It is required that all of the data be written out exactly.

━━━━

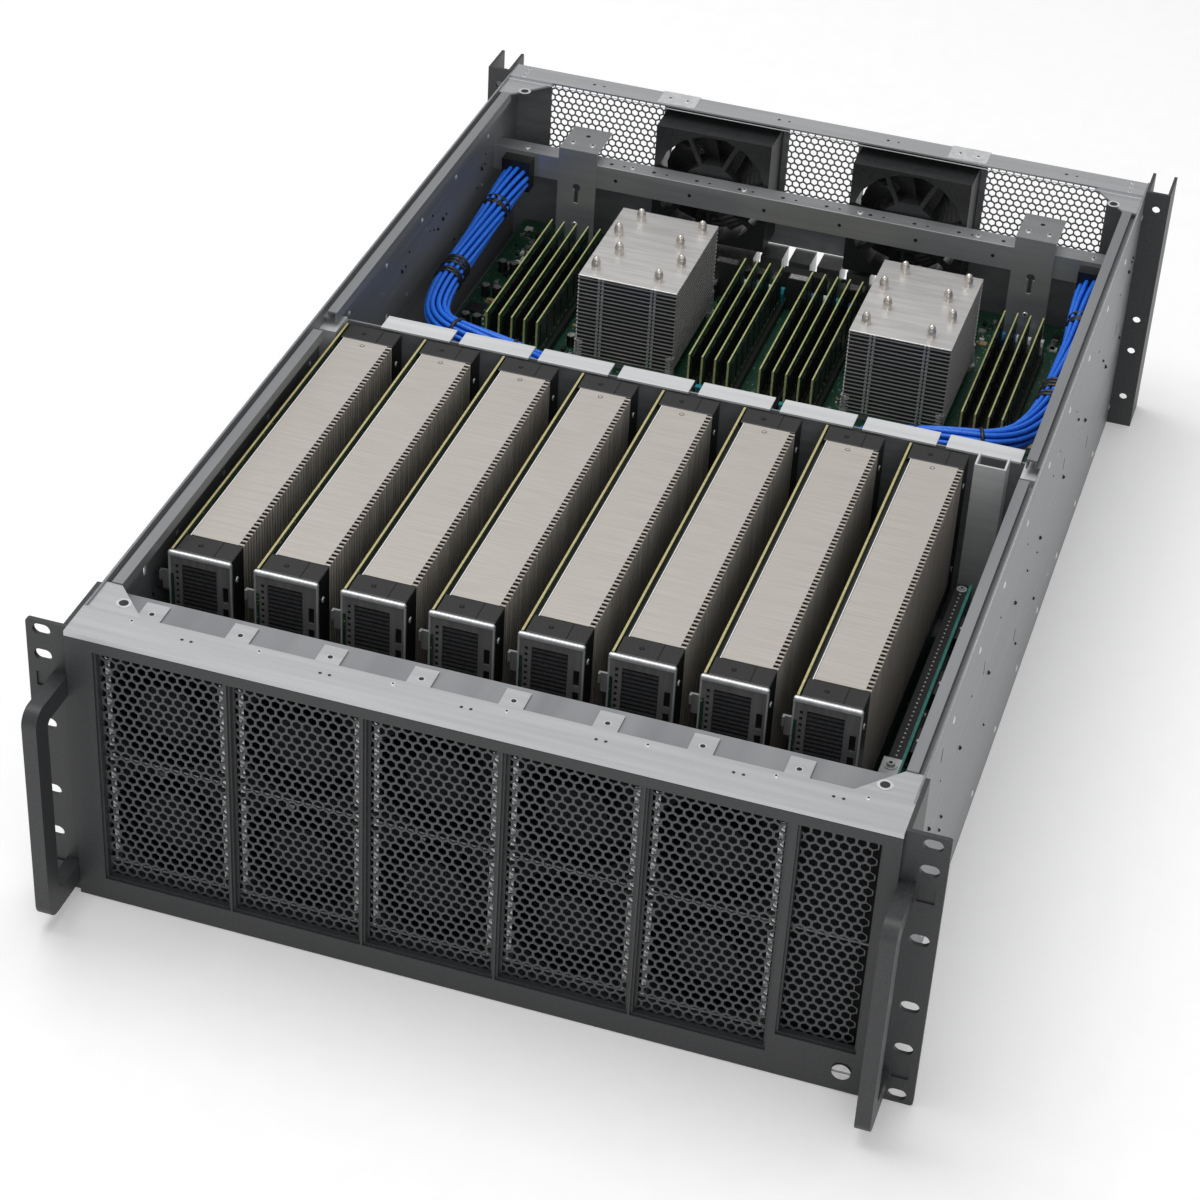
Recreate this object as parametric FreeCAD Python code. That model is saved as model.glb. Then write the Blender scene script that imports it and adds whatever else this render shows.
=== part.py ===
import FreeCAD, Part
import math
import os

# A four-unit rack server for eight accelerator cards, with its lid off.
# X runs along the front, Y runs from the front to the rear and Z points up.
# Depths, called d below, count backwards from the face of the bezel.

# Rack standard and case
panel_width = 482.6
rack_unit = 44.45
unit_count = 4
unit_gap = 1.8
ear_reach = 22.8
case_depth = 700.0
sheet = 1.2
seat = 0.3
tolerance = 0.01

# Levels inside the case
deck_underside = 43.0
card_board_top = 50.4
main_board_top = 63.0
board_thickness = 1.6

# Bezel and its windows
bezel_depth = 5.0
bezel_post = 16.5
window_gap = 3.5
window_bottom = 16.0
window_margin = 11.0
window_count = 5
side_window_gap = 6.5
side_window_width = 40.0
side_window_bottom = 29.0
bezel_end = 10.0
frame_step = 1.2
frame_step_depth = 1.5
frame_lift = 0.5
mesh_margin = 1.0
mesh_overlap = 3.0
mesh_thickness = 1.0
mesh_columns = 3
mesh_web = 2.4
lock_radius = 5.0
lock_length = 12.0
lock_proud = 1.0
lock_slot = 1.6
lock_cam_width = 6.0
lock_cam_reach = 9.0

# Front fans, two rows behind the windows
fan_depth = 38.0
fan_front = 8.0
fan_top_gap = 9.0
fan_floor_gap = 23.4
fan_rows = 2
fan_wall = 2.0
duct_sides = 16
hole_sides = 8
hub_sides = 10
strut_width = 3.0
strut_depth = 3.0
front_strut_count = 4
rear_strut_count = 7
blade_thickness = 1.4
front_blade_count = 5
front_blade_angles = (46.0, 46.0)
rear_blade_count = 7
rear_blade_angles = (58.0, 34.0)
blade_chord_share = 0.72
blade_root = 3.0
tip_gap = 1.6
hub_share = 0.5
hub_setback = 2.0

# Fan cage and rail over the front fans
cage_depth = 44.0
rail_depth = 24.0
rail_lip = 7.0
rail_front_lip = 3.0
clip_width = 13.0
clip_depth = 22.0
clip_setback = 1.5
clip_shift = 17.5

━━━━

## Reply:
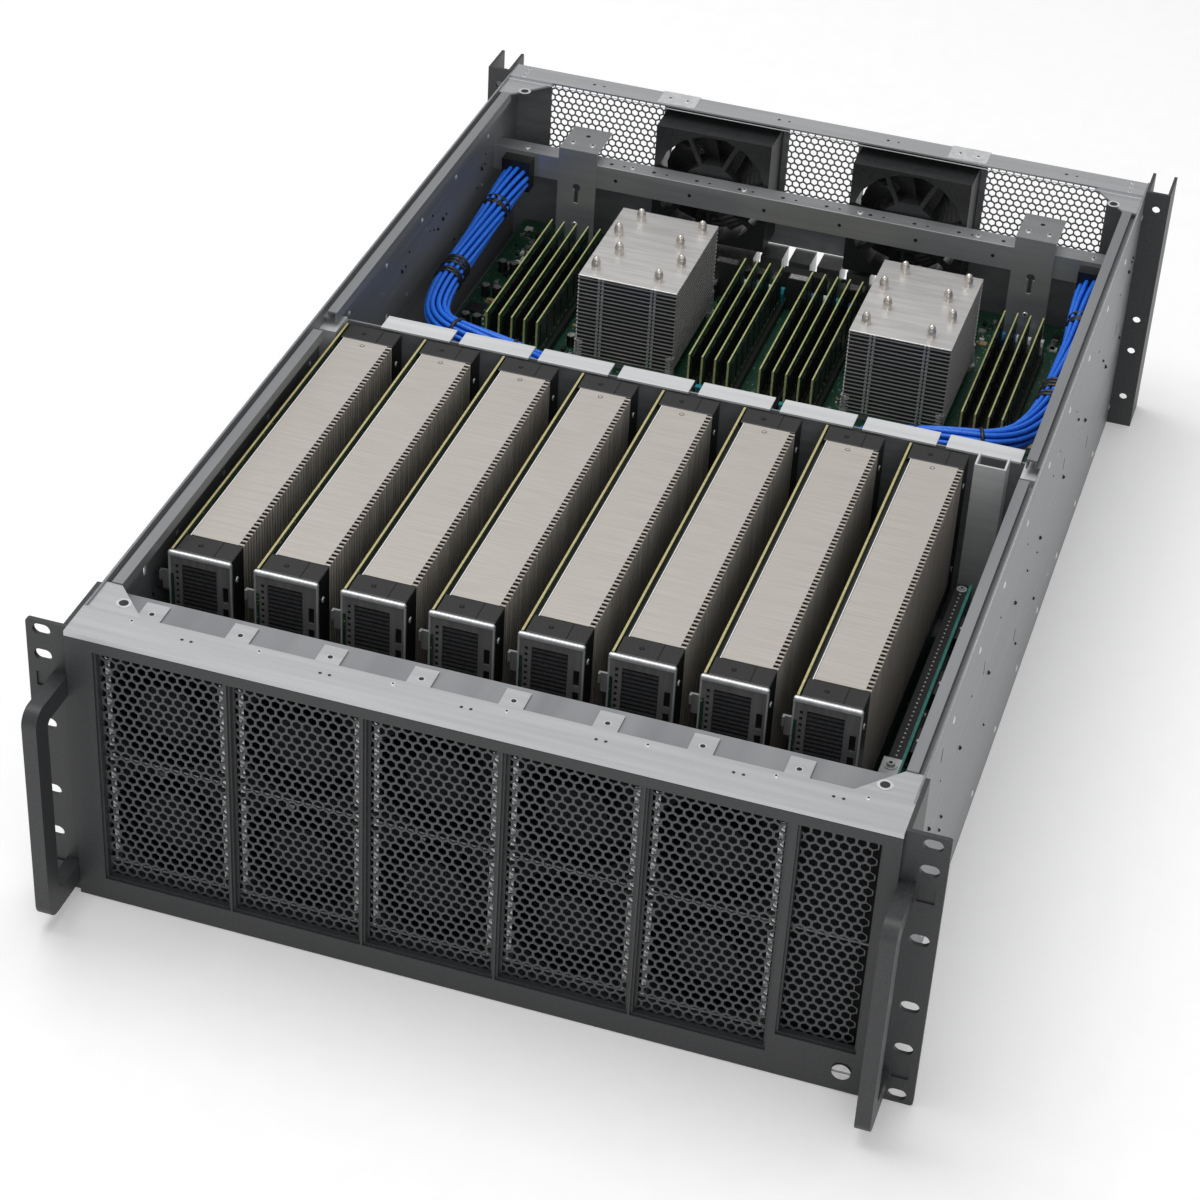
Recreate this object as parametric FreeCAD Python code. That model is saved as model.glb. Then write the Blender scene script that imports it and adds whatever else this render shows.
=== part.py ===
import FreeCAD, Part
import math
import os

# A four-unit rack server for eight accelerator cards, with its lid off.
# X runs along the front, Y runs from the front to the rear and Z points up.
# Depths, called d below, count backwards from the face of the bezel.

# Rack standard and case
panel_width = 482.6
rack_unit = 44.45
unit_count = 4
unit_gap = 1.8
ear_reach = 22.8
case_depth = 700.0
sheet = 1.2
seat = 0.3
tolerance = 0.01

# Levels inside the case
deck_underside = 43.0
card_board_top = 50.4
main_board_top = 63.0
board_thickness = 1.6

# Bezel and its windows
bezel_depth = 5.0
bezel_post = 16.5
window_gap = 3.5
window_bottom = 16.0
window_margin = 11.0
window_count = 5
side_window_gap = 6.5
side_window_width = 40.0
side_window_bottom = 29.0
bezel_end = 10.0
frame_step = 1.2
frame_step_depth = 1.5
frame_lift = 0.5
mesh_margin = 1.0
mesh_overlap = 3.0
mesh_thickness = 1.0
mesh_columns = 3
mesh_web = 2.4
lock_radius = 5.0
lock_length = 12.0
lock_proud = 1.0
lock_slot = 1.6
lock_cam_width = 6.0
lock_cam_reach = 9.0

# Front fans, two rows behind the windows
fan_depth = 38.0
fan_front = 8.0
fan_top_gap = 9.0
fan_floor_gap = 23.4
fan_rows = 2
fan_wall = 2.0
duct_sides = 16
hole_sides = 8
hub_sides = 10
strut_width = 3.0
strut_depth = 3.0
front_strut_count = 4
rear_strut_count = 7
blade_thickness = 1.4
front_blade_count = 5
front_blade_angles = (46.0, 46.0)
rear_blade_count = 7
rear_blade_angles = (58.0, 34.0)
blade_chord_share = 0.72
blade_root = 3.0
tip_gap = 1.6
hub_share = 0.5
hub_setback = 2.0

# Fan cage and rail over the front fans
cage_depth = 44.0
rail_depth = 24.0
rail_lip = 7.0
rail_front_lip = 3.0
clip_width = 13.0
clip_depth = 22.0
clip_setback = 1.5
clip_shift = 17.5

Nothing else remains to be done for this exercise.